[Reader-list] The Freedom of Others: A Sentimental Education: Three Blocks

Vivek Narayanan vivek at sarai.net
Sat Oct 6 20:20:52 IST 2007


Below, an excerpt from Ananya Vajpeyi's review of Sanjay Kak's 
Jashn-e-Azadi in Outlook Magazine
( 
http://www.outlookindia.com/full.asp?fodname=20071004&fname=ananya&sid=1 ):

"What allows someone like me – born, raised and educated in India, 
secular, committed to the longevity and flourishing of the Indian nation 
in every sense – to get, as it were, the meaning, the reality, and the 
validity, of Kashmir’s agonized search for azadi? Why do I not want my 
army to take or keep Kashmir by force, or my fellow-citizens to enjoy 
their annual vacations as unthinking, insensitive tourists, winter or 
summer? Why do abandoned Pandit homesteads affect me as much as charred 
Muslim houses, and why do I think that neither will be rebuilt and 
re-inhabited, nor will they be full of life as they once were, unless 
first and foremost, the military bunkers are taken down?"
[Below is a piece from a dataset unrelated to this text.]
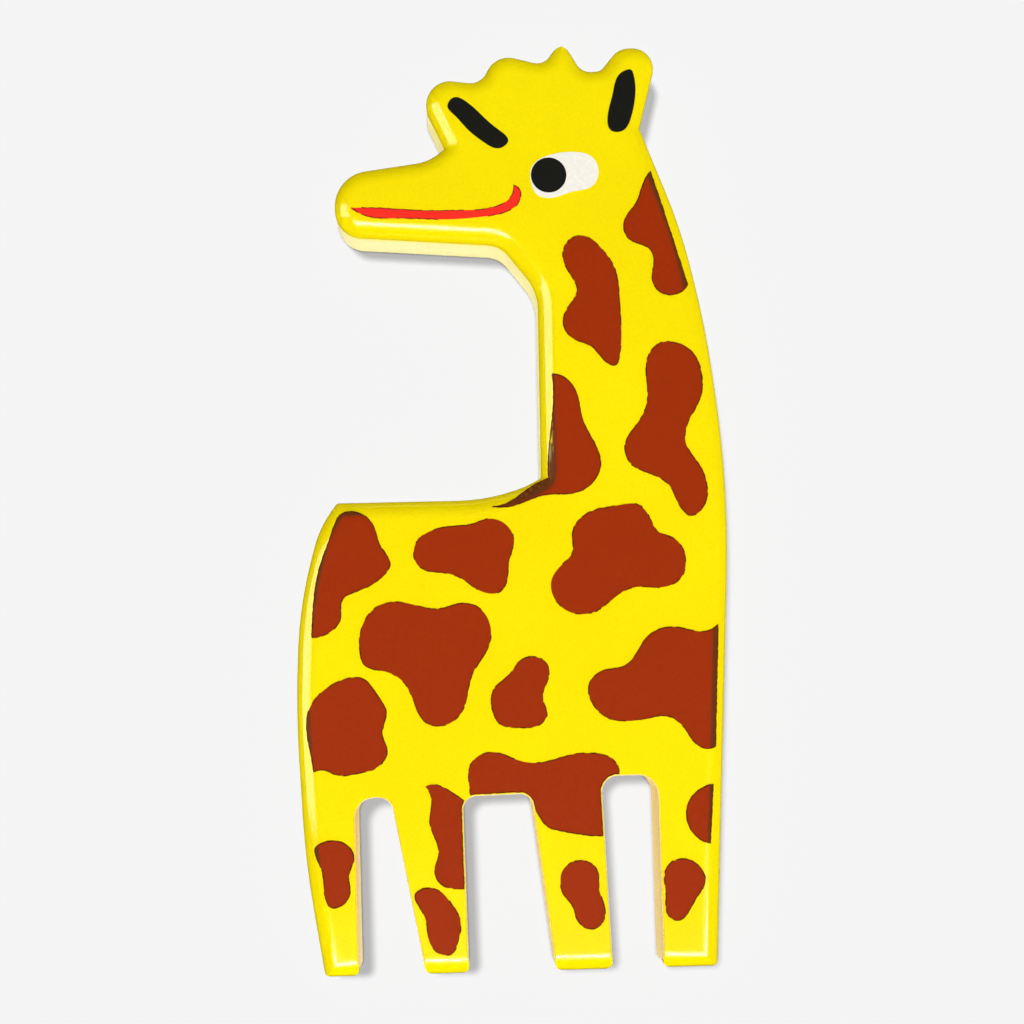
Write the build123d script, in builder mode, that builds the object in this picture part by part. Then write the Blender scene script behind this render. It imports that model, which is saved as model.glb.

[full text of review below]

Azadi: Theirs and Ours

Ananya Vajpeyi

Sanjay Kak’s new documentary “Jashn-e-Azadi” (“How we celebrate 
freedom”) is aimed primarily at an Indian audience. This two-part film, 
138 min long, explores what Kak calls the “sentiment”, namely “azadi” 
(literally “freedom”) driving the conflict in the India-controlled part 
of Kashmir for the past 18 years. This sentiment is inchoate: it does 
not have a unified movement, a symbol, a flag, a map, a slogan, a leader 
or any one party associated with it. Sometimes it means full territorial 
independence, and sometimes it means other things. Yet it is real, with 
a reality that neither outright repression nor fitful persuasion from 
India has managed to dissipate for almost two decades. Howsoever unclear 
its political shape, Kashmiris know the emotional charge of azadi, its 
ability to keep alive in every Kashmiri heart a sense of struggle, of 
dissent, of hope. It is for Indians who do not know about this 
sentiment, or do not know how to react to it, that Kak has made his 
difficult, powerful film. And it is with Indian audiences that Kak has 
already had, and is likely to continue having, the most heated debate.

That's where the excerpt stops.